** Exercise goal **
From the entries below, copy exactly the lines from the one that contains "base_end_rails();" through the one that contains "imported = [obj", both included, and only those.

** Excerpted records **
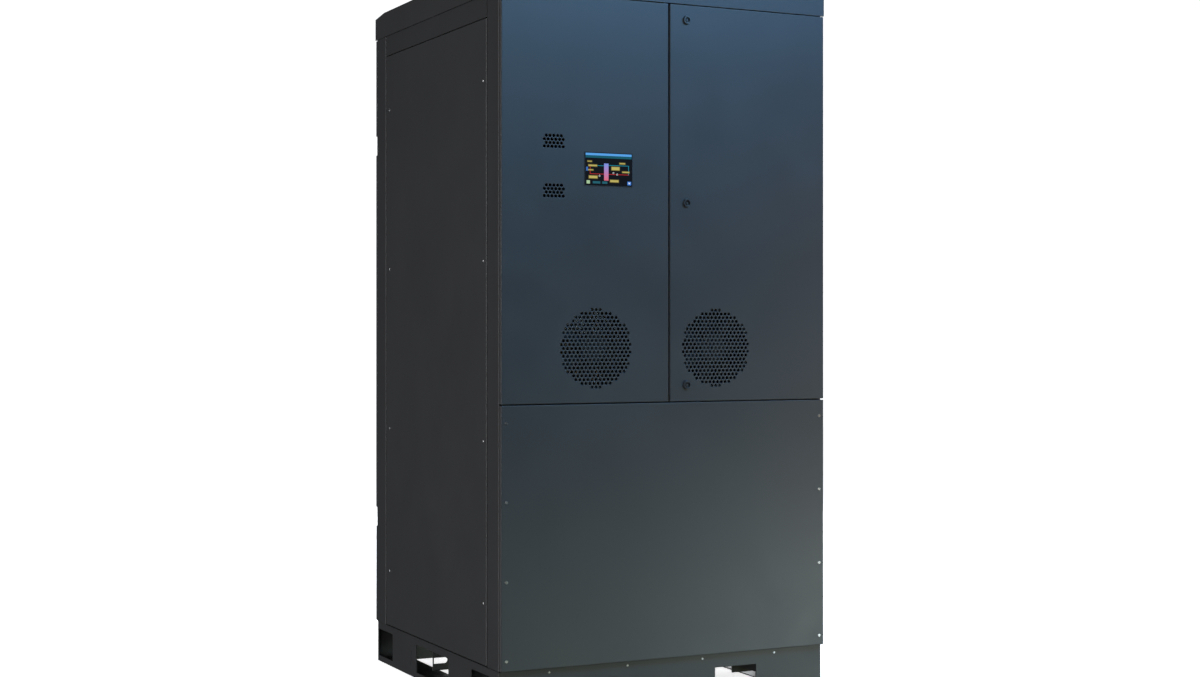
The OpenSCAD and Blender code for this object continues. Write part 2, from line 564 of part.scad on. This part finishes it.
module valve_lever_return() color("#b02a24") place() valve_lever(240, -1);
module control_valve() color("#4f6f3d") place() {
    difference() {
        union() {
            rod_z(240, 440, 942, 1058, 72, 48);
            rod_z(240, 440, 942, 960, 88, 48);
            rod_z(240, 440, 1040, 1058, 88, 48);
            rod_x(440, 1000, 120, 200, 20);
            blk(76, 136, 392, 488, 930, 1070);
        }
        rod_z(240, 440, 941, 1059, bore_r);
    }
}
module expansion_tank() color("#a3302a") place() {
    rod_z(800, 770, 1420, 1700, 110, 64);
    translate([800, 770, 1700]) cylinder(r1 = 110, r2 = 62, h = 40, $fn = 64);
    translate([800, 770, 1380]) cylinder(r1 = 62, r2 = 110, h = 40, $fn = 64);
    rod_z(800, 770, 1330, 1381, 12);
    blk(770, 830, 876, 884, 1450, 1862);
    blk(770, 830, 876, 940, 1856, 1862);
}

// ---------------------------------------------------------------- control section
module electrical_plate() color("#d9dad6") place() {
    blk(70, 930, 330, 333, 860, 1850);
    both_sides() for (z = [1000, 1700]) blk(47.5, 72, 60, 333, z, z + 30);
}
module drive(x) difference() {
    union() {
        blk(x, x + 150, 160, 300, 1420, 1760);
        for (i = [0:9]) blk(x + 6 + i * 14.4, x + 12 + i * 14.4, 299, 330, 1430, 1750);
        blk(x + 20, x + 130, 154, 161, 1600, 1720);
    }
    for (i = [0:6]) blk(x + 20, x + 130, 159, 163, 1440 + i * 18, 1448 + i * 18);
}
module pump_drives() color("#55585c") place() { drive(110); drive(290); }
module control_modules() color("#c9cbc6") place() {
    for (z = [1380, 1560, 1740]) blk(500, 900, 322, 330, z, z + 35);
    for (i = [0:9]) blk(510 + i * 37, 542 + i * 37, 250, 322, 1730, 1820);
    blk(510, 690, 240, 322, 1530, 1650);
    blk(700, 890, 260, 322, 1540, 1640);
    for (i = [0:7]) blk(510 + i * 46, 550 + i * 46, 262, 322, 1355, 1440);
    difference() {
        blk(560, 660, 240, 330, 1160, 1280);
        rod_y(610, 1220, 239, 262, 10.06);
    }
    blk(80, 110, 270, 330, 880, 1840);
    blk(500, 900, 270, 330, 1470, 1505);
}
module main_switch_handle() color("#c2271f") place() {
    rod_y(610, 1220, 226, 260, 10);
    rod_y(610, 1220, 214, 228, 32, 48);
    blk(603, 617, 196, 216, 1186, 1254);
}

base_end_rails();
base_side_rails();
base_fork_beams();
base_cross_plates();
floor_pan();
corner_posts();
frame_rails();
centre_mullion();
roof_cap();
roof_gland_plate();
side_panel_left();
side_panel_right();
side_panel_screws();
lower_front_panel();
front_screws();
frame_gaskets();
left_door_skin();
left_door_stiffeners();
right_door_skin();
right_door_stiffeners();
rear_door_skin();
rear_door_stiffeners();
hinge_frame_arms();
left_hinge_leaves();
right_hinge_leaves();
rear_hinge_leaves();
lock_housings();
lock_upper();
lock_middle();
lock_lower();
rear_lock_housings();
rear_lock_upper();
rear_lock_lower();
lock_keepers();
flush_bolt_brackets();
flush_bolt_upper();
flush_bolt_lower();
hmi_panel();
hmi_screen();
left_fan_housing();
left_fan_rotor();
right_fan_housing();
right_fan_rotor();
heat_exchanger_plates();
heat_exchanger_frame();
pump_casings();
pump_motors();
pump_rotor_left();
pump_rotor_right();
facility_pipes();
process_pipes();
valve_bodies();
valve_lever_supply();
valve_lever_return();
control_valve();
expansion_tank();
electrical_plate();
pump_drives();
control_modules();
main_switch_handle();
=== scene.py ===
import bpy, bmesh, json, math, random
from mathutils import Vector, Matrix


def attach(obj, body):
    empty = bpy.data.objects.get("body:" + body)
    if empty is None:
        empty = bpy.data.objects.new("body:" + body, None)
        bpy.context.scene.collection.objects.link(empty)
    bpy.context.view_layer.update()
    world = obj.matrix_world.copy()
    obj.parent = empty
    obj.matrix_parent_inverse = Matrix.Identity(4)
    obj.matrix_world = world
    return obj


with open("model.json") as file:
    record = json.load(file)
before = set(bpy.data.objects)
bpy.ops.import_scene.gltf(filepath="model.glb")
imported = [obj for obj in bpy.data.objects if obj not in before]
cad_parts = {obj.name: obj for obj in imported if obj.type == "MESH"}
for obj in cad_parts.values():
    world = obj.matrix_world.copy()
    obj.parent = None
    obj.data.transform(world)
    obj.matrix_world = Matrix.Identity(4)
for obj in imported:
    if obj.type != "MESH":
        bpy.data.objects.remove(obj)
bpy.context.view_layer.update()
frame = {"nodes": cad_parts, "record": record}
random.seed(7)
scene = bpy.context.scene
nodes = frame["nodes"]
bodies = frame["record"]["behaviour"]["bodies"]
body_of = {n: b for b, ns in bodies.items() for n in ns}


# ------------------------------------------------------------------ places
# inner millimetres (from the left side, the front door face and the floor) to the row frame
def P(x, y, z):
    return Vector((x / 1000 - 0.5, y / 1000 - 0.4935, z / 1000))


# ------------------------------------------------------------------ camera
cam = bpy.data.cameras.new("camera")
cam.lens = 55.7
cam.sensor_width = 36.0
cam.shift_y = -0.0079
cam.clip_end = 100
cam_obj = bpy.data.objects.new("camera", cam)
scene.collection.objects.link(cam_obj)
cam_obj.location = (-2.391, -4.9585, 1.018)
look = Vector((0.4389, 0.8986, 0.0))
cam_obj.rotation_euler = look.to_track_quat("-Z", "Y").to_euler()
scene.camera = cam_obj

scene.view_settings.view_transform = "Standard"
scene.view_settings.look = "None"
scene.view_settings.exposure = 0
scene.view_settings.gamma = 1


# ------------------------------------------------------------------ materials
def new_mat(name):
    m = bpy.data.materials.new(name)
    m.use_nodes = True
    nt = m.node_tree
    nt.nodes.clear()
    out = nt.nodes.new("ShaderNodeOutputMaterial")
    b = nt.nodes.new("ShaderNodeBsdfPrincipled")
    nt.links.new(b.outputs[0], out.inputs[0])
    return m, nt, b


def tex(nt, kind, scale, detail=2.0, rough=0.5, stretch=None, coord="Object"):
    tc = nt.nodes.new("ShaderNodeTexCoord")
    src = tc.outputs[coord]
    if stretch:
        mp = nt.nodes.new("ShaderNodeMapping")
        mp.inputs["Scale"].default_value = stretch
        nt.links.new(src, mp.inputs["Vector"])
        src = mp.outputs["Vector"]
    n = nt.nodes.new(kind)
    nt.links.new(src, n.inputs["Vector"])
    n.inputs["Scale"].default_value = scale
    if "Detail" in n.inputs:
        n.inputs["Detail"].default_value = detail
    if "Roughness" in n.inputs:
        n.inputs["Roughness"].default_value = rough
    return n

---

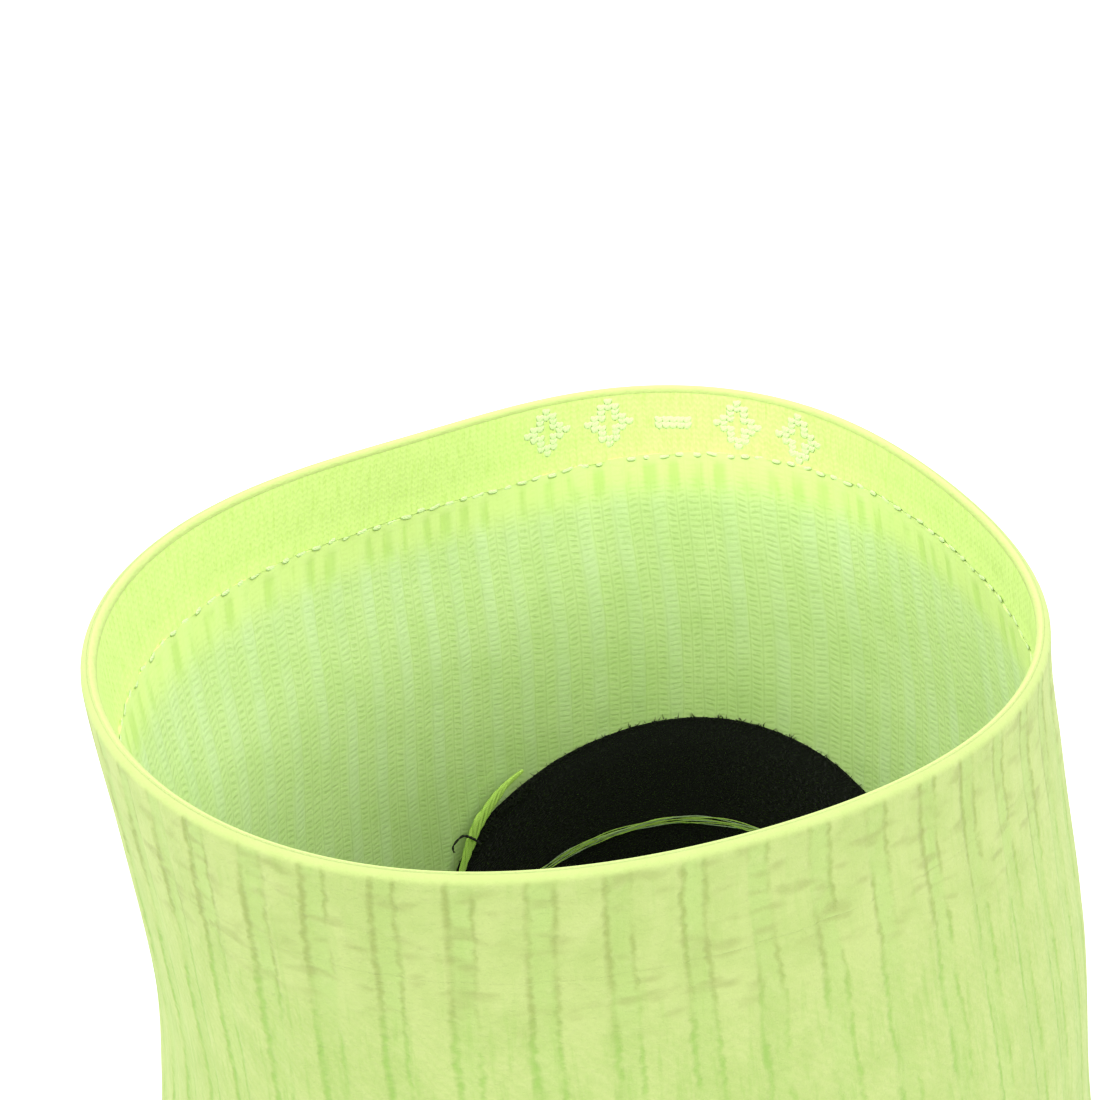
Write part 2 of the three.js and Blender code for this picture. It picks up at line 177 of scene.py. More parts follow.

** Result for this task **
base_end_rails();
base_side_rails();
base_fork_beams();
base_cross_plates();
floor_pan();
corner_posts();
frame_rails();
centre_mullion();
roof_cap();
roof_gland_plate();
side_panel_left();
side_panel_right();
side_panel_screws();
lower_front_panel();
front_screws();
frame_gaskets();
left_door_skin();
left_door_stiffeners();
right_door_skin();
right_door_stiffeners();
rear_door_skin();
rear_door_stiffeners();
hinge_frame_arms();
left_hinge_leaves();
right_hinge_leaves();
rear_hinge_leaves();
lock_housings();
lock_upper();
lock_middle();
lock_lower();
rear_lock_housings();
rear_lock_upper();
rear_lock_lower();
lock_keepers();
flush_bolt_brackets();
flush_bolt_upper();
flush_bolt_lower();
hmi_panel();
hmi_screen();
left_fan_housing();
left_fan_rotor();
right_fan_housing();
right_fan_rotor();
heat_exchanger_plates();
heat_exchanger_frame();
pump_casings();
pump_motors();
pump_rotor_left();
pump_rotor_right();
facility_pipes();
process_pipes();
valve_bodies();
valve_lever_supply();
valve_lever_return();
control_valve();
expansion_tank();
electrical_plate();
pump_drives();
control_modules();
main_switch_handle();
=== scene.py ===
import bpy, bmesh, json, math, random
from mathutils import Vector, Matrix


def attach(obj, body):
    empty = bpy.data.objects.get("body:" + body)
    if empty is None:
        empty = bpy.data.objects.new("body:" + body, None)
        bpy.context.scene.collection.objects.link(empty)
    bpy.context.view_layer.update()
    world = obj.matrix_world.copy()
    obj.parent = empty
    obj.matrix_parent_inverse = Matrix.Identity(4)
    obj.matrix_world = world
    return obj


with open("model.json") as file:
    record = json.load(file)
before = set(bpy.data.objects)
bpy.ops.import_scene.gltf(filepath="model.glb")
imported = [obj for obj in bpy.data.objects if obj not in before]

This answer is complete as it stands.